The Tragic Logic of Israel

It’s easy to exagerrate the extent of Israel’s diplomatic isolation, and you can count on that to happen every time an incident like the Gaza flotilla occurs. But what is indisputable is that since at least the Lebanon War of 2006, the Israeli strategic braintrust has prioritized maintaining absolute liberty of action over massaging international opinion.

The reason has to do with the logic upon which the state of Israel is based, namely that the Jewish people needed a state of its own because it could not count on the community of nations to protect it. In other words, the last four years of Israeli warfare and confrontational diplomacy is not an anomaly, but the extension of its founding logic: a nation willing to stand alone among the community of nations to defend Jews if and when they were targeted.

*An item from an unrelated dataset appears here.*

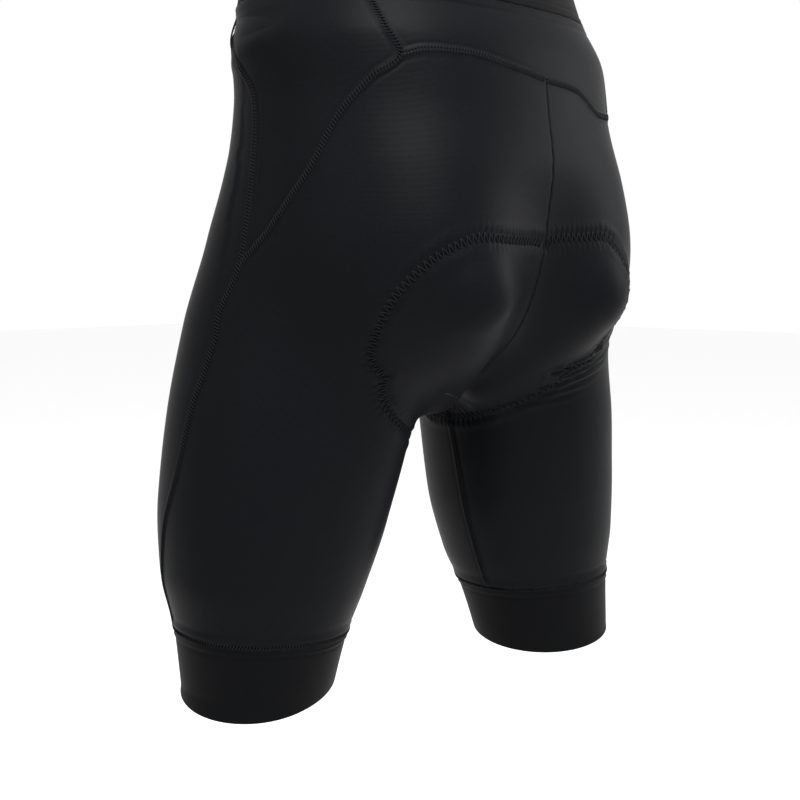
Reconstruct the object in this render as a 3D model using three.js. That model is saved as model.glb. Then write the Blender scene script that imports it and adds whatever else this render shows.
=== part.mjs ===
// Cycling shorts, worn form: sewn stretch panels and elastic bands.
// Millimetres, +Z up, the front of the garment towards -Y, the wearer's left towards +X.
// The origin is the middle of the waist opening, where the wearer holds the garment up.
import * as THREE from "three";

// ---------- cloth ----------
const CLOTH = 1.4;            // panel wall
const BAND_CLOTH = 1.8;       // leg band wall
const WAIST_CLOTH = 2.2;      // waistband wall
const SEAM_GAP = 0.3;         // between neighbouring pieces
const TIP_GAP = 1.5;          // pointed end of a side panel held back from the seam

// ---------- general figure ----------
// sections of the trunk: height, half width, depth behind, depth in front, centre
const TRUNK = [
  { z: 40, wide: 136, back: 94, front: 82, centre: 4 },
  { z: 0, wide: 138, back: 98, front: 84, centre: 7 },
  { z: -30, wide: 142, back: 103, front: 85, centre: 12 },
  { z: -65, wide: 155, back: 111, front: 88, centre: 19 },
  { z: -100, wide: 152, back: 113, front: 92, centre: 22 },
  { z: -140, wide: 152, back: 117, front: 92, centre: 22 },
  { z: -180, wide: 149, back: 110, front: 86, centre: 20 },
  { z: -230, wide: 147, back: 98, front: 82, centre: 14 },
  { z: -300, wide: 140, back: 88, front: 78, centre: 8 },
];
const TRUNK_POWER = 2.25;     // squareness of a trunk section
const TRUNK_END = { from: -200, depth: 92 };
// sections of a leg: distance down the leg, four radii, lean of the section
const LEG = [
  { at: -60, out: 60, inn: 60, back: 72, front: 50, skew: 0.06 },
  { at: 0, out: 67, inn: 68, back: 82, front: 60, skew: 0.08 },
  { at: 60, out: 76, inn: 75, back: 86, front: 73, skew: 0.10 },
  { at: 120, out: 79, inn: 76, back: 85, front: 80, skew: 0.10 },
  { at: 180, out: 78, inn: 74, back: 76, front: 83, skew: 0.08 },
  { at: 230, out: 73, inn: 66, back: 66, front: 77, skew: 0.05 },
  { at: 265, out: 62, inn: 58, back: 58, front: 64, skew: 0.03 },
  { at: 310, out: 53, inn: 53, back: 53, front: 53, skew: 0 },
];
const LEG_END = 90;           // rounding of a leg above the hip
const SEAT = { x: 64, y: 58, z: -200, rx: 84, ry: 85, rz: 98 };
const LOBE = {                // pad foam seen through the cloth
  top: { x: 66, y: 117, z: -226, radius: 34 },
  low: { x: 31, y: 60, z: -289, radius: 23 },
};
const BLEND = 12;             // softness where trunk, legs and seat meet
const LOBE_BLEND = 5;         // softness round a pad lobe

// ---------- stance, one entry per side ----------
const LEFT = 1;
const RIGHT = -1;
const STANCE = {
  [LEFT]: { hip: [91, -5, -200], foot: [130, -17, -501], dipOut: 13, dipBack: 7, band: 1.84 },
  [RIGHT]: { hip: [-96, 9, -200], foot: [-130, 37, -502], dipOut: -5, dipBack: 7, band: 1.82 },
};
const LEVEL = 0.6;            // how far the leg rings lie level instead of square to the leg

// ---------- rings ----------
// row 0 is the waist edge, row 1 the crotch, row 2 the hem
// column 0 is the middle of the back (below the crotch the inseam), column 1 the front
const CROTCH = { y: 18, from: -190, row: 0.6, ring: -255 };
const REACH = 1.6;            // row where the ring centres have moved fully over to the leg
const FRONT_DIP = 12;         // waist edge lower in front
const DIP_ROW = 0.5;          // row where the front dip has died away
const HEM_ROW = 1.8;          // row where the hem's own slant begins
const WAISTBAND_ROW = 0.11;
const YOKE_ROW = 0.268;
const YOKE_FADE = 0.62;       // row where the yoke line no longer bends the rows
// yoke line: how far the rows are moved along the column, on each side
const YOKE_LINE = [
  { u: 0, left: 0, right: 0 },
  { u: 0.08, left: -0.016, right: 0.014 },
  { u: 0.16, left: -0.029, right: 0.068 },
  { u: 0.22, left: -0.024, right: 0.074 },
  { u: 0.27, left: 0, right: 0.066 },
  { u: 0.45, left: 0, right: 0.02 },
  { u: 0.6, left: 0, right: 0 },
  { u: 1, left: 0, right: 0 },
];
// long seam: short seam at the top, the diagonal, then the outer leg seam
const LONG_SEAM = [
  { row: 0.11, u: 0.312 },
  { row: 0.2, u: 0.279 },
  { row: 0.268, u: 0.256 },
  { row: 0.32, u: 0.288 },
  { row: 0.42, u: 0.324 },
  { row: 0.56, u: 0.35 },
  { row: 0.7, u: 0.393 },
  { row: 0.82, u: 0.43 },
  { row: 0.94, u: 0.431 },
  { row: 1.09, u: 0.444 },
  { row: 1.22, u: 0.467 },
  { row: 1.38, u: 0.5 },
  { row: 1.58, u: 0.556 },
  { row: 1.84, u: 0.6 },
  { row: 2, u: 0.61 },
];
const SIDE_SEAM = [
  { row: 0.11, u: 0.6 },
  { row: 0.2, u: 0.55 },
  { row: 0.3, u: 0.5 },
  { row: 0.38, u: 0.464 },
  { row: 0.48, u: 0.449 },
  { row: 0.6, u: 0.439 },
  { row: 0.82, u: 0.43 },
];
const SIDE_TIP_ROW = 0.82;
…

The tragic quality of this logic has to do with the way in which the nature of the community of nations has changed since the creation of the state of Israel: With the advent of a hyperconnected world, being willing and able to stand alone is no longer the surest path to safety. Indeed, it is perhaps just the opposite. In a globalized world, safety comes from being as intimately connected — to one’s neighbors, the broader region, and the wider world — as one can be.

In many ways, this is a truth that Jews have intuitively understood throughout history, and have strived to accomplish whenever and wherever possible. It could very well be that this is not possible in the case of Israel and its neighbors today. But if so, the logic of Israel really is fundamentally and inescapably tragic.